--- Start ---

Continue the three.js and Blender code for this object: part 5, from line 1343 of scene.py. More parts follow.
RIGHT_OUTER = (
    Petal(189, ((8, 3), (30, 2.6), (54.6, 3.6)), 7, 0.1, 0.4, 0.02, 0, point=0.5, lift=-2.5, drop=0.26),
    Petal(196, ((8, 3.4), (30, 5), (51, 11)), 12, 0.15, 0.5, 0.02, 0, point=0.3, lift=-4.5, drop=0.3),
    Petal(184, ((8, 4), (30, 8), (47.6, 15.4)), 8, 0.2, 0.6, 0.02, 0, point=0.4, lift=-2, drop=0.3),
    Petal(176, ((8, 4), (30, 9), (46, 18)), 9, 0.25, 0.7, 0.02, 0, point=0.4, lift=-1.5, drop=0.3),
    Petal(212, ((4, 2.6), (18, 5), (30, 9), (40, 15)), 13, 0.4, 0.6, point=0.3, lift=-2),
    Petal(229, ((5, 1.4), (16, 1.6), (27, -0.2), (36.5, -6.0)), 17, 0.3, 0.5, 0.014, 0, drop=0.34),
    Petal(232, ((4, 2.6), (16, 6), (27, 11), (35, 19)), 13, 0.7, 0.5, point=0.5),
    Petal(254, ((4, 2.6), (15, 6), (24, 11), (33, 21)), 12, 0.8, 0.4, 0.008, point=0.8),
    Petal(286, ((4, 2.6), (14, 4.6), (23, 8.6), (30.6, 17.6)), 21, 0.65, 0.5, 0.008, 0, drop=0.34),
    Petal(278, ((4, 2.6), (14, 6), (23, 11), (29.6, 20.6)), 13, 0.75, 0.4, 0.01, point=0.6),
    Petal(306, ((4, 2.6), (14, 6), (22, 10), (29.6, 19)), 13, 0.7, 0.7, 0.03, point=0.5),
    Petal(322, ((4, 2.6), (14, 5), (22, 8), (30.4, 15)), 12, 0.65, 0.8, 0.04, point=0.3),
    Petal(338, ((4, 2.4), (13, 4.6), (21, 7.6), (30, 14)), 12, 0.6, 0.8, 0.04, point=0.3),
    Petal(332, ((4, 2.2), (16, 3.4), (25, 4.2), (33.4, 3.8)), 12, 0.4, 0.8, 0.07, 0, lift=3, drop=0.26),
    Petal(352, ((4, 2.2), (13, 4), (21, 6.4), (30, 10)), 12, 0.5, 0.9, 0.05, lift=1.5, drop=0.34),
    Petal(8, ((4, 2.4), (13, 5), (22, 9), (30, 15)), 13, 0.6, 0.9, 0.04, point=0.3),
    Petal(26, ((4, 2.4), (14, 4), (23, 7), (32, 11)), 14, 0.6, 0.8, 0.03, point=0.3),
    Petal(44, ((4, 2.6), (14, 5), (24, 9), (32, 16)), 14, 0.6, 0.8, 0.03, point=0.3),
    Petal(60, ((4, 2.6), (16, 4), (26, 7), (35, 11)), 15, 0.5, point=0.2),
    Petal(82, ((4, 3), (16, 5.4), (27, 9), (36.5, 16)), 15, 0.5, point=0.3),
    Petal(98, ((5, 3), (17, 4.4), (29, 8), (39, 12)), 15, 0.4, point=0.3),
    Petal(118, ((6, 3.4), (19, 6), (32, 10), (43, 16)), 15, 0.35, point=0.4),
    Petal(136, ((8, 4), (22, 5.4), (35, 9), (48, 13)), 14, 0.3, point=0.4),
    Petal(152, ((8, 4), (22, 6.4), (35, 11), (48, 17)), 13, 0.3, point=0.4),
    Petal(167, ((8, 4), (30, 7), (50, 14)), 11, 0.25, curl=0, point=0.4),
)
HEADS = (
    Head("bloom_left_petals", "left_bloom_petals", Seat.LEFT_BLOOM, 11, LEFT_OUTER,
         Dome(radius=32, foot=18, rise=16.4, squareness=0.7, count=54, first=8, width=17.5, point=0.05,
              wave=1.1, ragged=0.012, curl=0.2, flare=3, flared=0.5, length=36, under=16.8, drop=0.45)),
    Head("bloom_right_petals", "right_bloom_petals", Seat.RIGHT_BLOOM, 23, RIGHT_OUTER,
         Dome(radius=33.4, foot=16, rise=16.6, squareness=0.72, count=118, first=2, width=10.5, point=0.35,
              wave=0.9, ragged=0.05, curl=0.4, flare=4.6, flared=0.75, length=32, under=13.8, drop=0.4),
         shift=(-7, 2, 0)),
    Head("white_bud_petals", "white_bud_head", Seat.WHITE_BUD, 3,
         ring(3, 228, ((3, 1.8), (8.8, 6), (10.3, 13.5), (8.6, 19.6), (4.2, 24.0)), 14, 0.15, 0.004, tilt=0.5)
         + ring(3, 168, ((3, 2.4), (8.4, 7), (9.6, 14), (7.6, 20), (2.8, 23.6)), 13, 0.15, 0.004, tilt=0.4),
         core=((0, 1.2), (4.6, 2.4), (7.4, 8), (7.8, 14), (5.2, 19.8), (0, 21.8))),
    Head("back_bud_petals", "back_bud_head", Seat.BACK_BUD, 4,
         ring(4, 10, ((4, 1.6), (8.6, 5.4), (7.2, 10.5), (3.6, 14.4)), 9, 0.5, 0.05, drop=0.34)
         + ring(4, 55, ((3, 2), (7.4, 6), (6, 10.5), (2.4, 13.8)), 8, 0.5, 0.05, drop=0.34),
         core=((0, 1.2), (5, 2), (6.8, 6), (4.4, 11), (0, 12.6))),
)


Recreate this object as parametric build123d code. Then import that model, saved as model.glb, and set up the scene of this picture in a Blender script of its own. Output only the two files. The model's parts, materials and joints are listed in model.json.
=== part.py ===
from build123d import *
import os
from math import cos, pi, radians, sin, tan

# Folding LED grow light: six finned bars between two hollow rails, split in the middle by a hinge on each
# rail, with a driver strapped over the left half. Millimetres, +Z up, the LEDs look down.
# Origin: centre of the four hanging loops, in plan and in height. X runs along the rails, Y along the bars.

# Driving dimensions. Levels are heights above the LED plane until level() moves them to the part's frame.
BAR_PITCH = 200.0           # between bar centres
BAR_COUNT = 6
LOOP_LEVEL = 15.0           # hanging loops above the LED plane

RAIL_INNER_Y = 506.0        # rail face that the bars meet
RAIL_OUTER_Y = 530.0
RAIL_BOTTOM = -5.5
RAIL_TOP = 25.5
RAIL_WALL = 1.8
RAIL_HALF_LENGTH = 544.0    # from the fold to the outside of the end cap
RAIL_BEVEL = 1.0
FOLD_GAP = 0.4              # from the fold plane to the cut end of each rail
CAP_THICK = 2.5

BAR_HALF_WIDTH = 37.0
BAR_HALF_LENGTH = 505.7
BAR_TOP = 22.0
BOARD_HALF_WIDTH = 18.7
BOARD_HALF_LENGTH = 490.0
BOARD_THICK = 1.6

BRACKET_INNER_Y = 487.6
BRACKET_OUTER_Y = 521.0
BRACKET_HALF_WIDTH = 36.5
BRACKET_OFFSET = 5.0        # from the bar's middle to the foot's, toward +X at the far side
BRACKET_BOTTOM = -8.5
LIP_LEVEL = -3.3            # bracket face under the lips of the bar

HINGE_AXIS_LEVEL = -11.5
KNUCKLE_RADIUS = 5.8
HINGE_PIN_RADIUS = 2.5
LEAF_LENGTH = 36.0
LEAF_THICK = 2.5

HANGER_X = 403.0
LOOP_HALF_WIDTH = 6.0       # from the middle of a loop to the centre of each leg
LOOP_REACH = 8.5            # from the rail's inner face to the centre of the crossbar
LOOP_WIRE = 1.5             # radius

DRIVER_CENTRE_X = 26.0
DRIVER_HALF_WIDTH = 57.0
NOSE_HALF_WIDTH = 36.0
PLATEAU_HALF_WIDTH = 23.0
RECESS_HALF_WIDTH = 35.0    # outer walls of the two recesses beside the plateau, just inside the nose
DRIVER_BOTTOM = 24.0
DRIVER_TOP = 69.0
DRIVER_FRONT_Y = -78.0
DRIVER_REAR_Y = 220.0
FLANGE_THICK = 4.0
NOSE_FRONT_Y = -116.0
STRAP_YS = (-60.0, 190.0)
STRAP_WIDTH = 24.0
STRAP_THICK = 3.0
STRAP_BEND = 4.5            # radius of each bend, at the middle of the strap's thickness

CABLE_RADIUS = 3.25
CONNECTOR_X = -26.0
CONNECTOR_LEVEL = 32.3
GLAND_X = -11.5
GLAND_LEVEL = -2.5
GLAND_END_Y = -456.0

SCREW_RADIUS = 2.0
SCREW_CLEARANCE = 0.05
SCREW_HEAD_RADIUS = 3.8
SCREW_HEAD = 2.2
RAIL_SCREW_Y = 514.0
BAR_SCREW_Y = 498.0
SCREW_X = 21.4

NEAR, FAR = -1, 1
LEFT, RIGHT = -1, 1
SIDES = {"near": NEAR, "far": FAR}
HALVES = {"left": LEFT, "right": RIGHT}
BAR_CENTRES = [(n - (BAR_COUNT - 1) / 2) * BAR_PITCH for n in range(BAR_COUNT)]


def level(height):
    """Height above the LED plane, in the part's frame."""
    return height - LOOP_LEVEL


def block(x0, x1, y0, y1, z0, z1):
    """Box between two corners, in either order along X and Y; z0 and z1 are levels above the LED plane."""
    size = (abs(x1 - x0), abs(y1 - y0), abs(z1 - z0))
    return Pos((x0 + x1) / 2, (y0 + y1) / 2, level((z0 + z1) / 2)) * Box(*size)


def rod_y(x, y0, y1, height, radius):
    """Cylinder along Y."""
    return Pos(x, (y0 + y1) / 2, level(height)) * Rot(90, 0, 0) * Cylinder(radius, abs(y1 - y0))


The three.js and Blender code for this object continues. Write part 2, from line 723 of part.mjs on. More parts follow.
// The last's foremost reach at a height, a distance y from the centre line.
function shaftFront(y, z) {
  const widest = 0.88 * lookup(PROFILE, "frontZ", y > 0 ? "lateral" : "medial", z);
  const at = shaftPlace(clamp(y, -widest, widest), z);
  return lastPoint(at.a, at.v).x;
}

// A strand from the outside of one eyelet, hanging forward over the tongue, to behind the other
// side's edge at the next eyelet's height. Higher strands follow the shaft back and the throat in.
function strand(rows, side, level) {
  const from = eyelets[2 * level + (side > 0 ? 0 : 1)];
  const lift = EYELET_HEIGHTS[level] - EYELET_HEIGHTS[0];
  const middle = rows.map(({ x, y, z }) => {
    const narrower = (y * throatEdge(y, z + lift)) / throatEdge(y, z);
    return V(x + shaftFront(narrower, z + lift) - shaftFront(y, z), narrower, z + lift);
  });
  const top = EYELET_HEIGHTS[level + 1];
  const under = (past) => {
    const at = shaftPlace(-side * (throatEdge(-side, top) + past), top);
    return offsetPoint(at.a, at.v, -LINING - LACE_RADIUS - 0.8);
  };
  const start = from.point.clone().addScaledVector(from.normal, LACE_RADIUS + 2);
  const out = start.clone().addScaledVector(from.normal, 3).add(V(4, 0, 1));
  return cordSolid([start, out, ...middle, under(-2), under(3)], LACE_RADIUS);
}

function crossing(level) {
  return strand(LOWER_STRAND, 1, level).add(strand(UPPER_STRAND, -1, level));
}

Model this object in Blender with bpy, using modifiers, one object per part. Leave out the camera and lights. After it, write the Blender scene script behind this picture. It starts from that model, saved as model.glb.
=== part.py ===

--- End ---

**WORK TO COMPLETE**
Include both ends. Return the line holding "Model this object" and all lines after it in the records above, exactly as written.

**ANSWER TO THIS EXERCISE**
Model this object in Blender with bpy, using modifiers, one object per part. Leave out the camera and lights. After it, write the Blender scene script behind this picture. It starts from that model, saved as model.glb.
=== part.py ===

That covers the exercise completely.